Exercise goal:
Start at the first line of the material below and retype each line through the one containing "self.count = 0", exactly.

Information shown:
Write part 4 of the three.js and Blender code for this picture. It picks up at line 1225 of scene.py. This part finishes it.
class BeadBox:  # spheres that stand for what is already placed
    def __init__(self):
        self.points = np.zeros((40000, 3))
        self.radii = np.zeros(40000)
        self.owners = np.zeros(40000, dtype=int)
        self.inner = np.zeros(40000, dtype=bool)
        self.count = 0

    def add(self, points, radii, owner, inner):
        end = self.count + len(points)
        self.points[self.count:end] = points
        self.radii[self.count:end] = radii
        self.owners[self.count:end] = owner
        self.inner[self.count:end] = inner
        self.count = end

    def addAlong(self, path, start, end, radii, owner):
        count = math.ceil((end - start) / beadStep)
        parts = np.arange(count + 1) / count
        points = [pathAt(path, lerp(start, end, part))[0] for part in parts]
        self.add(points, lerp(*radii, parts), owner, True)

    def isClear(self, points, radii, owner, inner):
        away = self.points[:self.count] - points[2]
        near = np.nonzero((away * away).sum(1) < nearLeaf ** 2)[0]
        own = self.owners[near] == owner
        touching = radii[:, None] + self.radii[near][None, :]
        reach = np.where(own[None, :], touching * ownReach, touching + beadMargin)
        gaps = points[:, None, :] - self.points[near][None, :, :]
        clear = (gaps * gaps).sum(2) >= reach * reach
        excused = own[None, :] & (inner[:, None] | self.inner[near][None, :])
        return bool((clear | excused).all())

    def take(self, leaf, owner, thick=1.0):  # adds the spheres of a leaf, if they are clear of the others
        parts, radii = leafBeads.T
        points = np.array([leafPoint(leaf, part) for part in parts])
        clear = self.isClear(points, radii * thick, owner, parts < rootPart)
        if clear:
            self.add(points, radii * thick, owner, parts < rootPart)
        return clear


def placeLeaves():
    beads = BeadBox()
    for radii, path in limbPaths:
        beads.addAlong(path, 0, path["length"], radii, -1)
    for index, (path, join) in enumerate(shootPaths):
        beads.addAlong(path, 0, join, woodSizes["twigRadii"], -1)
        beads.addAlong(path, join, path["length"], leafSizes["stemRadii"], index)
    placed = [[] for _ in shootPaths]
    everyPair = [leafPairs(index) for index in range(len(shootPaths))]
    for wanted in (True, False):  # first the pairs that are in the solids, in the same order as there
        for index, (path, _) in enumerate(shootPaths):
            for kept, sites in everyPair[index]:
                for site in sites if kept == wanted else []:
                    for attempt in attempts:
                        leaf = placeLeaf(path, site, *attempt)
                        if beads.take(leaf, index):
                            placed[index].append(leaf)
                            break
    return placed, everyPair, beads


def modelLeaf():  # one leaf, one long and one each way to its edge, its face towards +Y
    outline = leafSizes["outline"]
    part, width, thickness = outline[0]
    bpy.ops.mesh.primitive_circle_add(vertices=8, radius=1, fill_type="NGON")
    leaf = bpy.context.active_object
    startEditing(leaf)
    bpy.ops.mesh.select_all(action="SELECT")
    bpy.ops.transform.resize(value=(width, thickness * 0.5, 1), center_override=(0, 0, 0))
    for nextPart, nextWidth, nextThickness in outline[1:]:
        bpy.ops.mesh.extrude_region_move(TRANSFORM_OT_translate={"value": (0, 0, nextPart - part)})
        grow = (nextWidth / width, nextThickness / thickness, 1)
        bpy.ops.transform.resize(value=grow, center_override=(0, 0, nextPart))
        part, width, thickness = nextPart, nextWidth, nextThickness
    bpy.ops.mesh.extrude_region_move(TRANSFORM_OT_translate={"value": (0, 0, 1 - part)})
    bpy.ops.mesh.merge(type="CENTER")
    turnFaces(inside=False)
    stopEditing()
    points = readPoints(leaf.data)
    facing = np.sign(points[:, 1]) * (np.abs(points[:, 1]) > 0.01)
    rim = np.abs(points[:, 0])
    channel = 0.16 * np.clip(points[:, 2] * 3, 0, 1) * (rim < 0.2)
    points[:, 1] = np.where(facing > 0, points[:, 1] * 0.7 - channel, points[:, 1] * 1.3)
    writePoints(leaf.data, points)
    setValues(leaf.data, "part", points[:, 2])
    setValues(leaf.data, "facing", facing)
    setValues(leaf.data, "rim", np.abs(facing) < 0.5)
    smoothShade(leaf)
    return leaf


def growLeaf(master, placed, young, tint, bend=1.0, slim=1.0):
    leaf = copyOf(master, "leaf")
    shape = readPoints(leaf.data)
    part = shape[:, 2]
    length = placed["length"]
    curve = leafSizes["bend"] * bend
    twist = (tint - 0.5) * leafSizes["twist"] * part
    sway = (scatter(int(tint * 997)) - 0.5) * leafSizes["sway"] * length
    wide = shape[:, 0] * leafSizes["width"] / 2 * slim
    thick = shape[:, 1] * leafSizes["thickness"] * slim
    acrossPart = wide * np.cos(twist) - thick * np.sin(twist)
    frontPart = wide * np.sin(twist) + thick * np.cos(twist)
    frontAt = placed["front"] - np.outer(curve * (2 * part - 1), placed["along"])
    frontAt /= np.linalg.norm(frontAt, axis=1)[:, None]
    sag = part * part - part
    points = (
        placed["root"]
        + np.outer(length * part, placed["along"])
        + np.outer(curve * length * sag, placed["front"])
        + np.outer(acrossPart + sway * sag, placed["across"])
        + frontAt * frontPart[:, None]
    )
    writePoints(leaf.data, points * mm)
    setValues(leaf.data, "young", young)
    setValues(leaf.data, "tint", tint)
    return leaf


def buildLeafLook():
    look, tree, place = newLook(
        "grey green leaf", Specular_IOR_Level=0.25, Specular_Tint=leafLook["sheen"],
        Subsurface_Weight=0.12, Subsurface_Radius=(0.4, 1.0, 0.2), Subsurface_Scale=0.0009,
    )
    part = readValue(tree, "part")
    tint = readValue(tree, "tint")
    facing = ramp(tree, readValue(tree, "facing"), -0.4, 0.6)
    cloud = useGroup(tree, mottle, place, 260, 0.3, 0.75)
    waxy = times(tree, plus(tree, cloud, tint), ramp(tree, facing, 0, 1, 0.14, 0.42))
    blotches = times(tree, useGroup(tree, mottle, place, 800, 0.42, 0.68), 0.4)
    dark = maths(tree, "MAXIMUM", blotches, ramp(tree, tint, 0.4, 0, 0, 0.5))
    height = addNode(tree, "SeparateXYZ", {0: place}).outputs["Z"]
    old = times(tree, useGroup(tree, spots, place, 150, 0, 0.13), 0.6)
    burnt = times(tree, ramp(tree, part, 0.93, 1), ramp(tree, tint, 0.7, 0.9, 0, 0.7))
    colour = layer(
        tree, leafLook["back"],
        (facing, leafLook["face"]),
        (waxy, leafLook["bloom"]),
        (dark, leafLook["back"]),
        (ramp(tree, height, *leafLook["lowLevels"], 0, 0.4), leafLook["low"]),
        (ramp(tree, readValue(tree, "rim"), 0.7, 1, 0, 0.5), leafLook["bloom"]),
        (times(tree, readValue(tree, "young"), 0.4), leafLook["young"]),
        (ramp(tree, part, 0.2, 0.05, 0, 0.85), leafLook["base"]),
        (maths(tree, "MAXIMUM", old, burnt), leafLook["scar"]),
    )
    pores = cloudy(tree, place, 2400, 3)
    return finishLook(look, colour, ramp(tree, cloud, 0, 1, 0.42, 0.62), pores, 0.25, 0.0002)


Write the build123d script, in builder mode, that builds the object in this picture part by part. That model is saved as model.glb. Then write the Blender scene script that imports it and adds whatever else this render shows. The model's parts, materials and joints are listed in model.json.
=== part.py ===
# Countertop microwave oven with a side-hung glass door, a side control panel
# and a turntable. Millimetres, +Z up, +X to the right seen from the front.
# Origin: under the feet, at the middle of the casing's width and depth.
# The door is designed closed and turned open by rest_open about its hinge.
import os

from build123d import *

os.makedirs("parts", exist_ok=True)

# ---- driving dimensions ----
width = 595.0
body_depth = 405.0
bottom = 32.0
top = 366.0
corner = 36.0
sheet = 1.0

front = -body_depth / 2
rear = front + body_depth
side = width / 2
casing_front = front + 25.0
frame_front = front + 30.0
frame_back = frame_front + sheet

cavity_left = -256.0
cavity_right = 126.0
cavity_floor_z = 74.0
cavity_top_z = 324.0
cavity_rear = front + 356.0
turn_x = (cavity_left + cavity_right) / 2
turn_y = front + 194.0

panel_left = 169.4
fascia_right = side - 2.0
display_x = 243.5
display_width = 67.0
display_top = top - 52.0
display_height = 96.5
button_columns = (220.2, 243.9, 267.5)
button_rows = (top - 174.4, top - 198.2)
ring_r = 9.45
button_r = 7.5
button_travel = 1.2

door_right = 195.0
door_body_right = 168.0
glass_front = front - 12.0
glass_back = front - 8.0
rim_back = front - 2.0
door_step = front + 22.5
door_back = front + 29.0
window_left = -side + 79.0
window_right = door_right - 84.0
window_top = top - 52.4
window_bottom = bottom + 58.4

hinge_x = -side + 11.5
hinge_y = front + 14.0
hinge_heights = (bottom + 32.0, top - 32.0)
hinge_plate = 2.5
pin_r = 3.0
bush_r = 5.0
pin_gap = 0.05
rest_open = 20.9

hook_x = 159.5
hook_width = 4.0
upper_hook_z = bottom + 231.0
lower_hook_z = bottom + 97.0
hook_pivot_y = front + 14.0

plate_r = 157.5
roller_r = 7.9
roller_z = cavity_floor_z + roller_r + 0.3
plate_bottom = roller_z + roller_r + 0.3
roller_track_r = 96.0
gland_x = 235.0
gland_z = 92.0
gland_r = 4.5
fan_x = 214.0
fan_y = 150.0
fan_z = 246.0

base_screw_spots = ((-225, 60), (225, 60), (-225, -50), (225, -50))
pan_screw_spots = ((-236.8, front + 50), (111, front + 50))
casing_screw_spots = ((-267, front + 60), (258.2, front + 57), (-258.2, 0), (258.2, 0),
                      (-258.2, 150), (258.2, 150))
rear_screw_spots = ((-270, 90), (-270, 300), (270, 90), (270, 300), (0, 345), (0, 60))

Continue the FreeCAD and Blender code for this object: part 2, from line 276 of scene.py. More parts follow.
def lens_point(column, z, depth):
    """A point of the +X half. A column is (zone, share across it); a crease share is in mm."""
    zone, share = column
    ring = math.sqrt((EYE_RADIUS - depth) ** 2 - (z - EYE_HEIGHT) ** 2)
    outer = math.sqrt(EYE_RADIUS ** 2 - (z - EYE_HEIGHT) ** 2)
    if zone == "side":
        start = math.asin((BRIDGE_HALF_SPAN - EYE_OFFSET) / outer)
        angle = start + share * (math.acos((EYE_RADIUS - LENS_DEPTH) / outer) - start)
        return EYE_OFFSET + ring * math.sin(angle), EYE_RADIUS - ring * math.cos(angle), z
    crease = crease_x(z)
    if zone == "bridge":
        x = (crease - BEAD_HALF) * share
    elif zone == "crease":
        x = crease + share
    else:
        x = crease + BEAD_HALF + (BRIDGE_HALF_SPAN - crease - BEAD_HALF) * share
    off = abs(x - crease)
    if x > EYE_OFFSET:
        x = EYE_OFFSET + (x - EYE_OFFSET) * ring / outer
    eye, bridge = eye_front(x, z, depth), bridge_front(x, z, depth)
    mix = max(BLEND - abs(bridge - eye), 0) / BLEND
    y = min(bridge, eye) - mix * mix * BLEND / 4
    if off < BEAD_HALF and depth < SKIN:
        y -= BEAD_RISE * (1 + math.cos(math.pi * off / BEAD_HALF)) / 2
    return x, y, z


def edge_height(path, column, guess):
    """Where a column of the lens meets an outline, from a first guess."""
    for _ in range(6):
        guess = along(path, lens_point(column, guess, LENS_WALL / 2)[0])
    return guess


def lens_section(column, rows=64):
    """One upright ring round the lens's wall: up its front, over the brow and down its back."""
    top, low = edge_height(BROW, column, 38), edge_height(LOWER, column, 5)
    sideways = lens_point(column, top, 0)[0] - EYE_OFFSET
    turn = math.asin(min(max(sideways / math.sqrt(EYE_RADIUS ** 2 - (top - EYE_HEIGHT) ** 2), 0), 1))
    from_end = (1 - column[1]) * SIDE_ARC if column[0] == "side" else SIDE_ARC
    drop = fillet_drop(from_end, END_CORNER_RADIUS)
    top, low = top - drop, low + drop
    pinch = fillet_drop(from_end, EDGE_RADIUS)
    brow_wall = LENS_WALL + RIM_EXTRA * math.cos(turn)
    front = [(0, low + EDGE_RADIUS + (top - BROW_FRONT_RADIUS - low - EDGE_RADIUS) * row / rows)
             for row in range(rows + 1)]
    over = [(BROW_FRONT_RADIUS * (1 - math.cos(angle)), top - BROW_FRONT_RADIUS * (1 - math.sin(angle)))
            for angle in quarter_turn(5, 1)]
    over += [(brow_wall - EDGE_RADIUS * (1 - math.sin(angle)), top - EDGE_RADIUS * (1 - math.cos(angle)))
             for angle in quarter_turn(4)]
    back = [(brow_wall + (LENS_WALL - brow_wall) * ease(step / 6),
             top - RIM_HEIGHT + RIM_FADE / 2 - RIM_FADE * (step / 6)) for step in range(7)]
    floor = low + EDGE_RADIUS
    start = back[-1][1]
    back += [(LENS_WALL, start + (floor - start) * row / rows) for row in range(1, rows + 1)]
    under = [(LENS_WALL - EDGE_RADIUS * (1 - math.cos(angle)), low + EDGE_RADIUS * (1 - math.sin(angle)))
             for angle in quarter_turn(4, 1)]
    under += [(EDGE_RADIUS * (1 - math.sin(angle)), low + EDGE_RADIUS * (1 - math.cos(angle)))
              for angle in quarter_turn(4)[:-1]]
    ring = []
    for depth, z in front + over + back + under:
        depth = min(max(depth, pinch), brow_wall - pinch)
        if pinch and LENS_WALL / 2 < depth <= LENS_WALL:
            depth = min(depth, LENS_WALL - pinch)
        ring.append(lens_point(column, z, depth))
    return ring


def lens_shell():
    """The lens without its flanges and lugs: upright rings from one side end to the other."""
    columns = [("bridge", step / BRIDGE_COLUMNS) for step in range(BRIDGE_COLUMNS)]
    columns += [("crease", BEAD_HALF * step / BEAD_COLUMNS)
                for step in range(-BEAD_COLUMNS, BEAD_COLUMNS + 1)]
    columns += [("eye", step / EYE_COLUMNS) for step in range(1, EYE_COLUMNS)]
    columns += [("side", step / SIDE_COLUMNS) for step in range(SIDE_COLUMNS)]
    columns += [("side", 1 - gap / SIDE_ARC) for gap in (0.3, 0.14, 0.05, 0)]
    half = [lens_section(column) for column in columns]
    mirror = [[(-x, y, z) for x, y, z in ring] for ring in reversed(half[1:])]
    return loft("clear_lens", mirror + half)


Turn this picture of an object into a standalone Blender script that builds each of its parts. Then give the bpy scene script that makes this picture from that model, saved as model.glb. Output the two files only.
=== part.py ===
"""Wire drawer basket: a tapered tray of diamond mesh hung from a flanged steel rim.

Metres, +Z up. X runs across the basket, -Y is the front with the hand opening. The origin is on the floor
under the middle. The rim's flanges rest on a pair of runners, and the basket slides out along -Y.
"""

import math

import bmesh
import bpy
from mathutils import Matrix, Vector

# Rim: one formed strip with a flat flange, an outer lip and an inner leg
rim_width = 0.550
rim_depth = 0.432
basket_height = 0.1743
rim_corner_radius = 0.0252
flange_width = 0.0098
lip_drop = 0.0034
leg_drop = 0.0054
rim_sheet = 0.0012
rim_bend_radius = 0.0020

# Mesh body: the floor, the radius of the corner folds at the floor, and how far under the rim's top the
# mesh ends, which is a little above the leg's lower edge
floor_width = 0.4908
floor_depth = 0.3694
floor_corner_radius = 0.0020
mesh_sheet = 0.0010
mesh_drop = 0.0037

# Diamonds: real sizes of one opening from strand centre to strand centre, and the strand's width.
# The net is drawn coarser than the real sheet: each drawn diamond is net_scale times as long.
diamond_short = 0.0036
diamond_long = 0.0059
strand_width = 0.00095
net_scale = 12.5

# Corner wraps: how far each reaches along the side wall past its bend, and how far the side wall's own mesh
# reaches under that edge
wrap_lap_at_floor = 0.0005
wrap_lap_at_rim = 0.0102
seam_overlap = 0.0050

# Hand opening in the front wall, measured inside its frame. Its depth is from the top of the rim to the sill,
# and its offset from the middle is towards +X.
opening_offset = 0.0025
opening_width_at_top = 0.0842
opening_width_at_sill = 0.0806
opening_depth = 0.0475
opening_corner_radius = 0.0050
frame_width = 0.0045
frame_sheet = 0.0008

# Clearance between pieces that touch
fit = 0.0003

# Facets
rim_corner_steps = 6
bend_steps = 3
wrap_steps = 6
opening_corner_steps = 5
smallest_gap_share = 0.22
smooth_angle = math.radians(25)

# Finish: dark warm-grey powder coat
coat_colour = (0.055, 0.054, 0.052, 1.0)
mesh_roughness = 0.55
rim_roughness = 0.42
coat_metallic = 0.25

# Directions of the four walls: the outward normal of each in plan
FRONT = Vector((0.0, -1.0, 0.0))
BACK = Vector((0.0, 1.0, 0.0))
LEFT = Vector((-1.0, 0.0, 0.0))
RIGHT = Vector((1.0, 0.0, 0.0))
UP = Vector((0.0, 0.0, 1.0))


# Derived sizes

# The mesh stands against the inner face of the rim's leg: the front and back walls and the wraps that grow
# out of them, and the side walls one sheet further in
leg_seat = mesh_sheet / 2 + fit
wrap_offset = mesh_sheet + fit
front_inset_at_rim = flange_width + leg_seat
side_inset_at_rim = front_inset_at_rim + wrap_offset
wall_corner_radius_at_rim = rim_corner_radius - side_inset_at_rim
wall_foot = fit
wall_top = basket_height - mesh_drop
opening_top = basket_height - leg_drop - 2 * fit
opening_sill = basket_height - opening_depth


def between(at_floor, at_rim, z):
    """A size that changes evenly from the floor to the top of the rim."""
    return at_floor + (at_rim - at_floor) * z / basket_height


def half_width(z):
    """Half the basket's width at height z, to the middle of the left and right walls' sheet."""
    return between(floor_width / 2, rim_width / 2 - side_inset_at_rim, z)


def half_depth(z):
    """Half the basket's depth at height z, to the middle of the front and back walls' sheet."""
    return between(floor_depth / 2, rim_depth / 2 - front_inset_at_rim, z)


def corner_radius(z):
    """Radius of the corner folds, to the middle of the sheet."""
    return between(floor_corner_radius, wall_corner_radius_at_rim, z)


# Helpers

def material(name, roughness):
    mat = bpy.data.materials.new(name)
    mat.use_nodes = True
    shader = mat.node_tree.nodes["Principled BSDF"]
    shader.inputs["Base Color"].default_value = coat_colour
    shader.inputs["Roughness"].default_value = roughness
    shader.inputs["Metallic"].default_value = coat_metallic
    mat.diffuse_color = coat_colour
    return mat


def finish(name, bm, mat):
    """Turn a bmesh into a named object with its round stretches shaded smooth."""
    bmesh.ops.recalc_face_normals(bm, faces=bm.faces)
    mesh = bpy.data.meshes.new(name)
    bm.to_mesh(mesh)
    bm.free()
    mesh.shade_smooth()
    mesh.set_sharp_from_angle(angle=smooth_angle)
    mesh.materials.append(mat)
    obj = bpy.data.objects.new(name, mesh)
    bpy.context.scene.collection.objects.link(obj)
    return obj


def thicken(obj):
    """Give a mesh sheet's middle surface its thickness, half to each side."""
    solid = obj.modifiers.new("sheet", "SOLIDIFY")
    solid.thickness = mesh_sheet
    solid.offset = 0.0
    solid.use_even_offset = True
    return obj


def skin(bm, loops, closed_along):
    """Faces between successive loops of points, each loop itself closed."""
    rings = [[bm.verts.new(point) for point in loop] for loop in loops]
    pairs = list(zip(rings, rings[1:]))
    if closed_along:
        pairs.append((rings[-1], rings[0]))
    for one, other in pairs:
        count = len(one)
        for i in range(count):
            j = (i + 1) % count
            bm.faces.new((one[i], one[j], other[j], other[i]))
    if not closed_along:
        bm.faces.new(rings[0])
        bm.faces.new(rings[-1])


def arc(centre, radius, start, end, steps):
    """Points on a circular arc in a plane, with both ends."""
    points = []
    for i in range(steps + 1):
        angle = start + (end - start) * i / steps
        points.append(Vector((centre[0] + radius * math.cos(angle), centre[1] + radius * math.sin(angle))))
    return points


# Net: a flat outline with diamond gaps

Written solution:
Write part 4 of the three.js and Blender code for this picture. It picks up at line 1225 of scene.py. This part finishes it.
class BeadBox:  # spheres that stand for what is already placed
    def __init__(self):
        self.points = np.zeros((40000, 3))
        self.radii = np.zeros(40000)
        self.owners = np.zeros(40000, dtype=int)
        self.inner = np.zeros(40000, dtype=bool)
        self.count = 0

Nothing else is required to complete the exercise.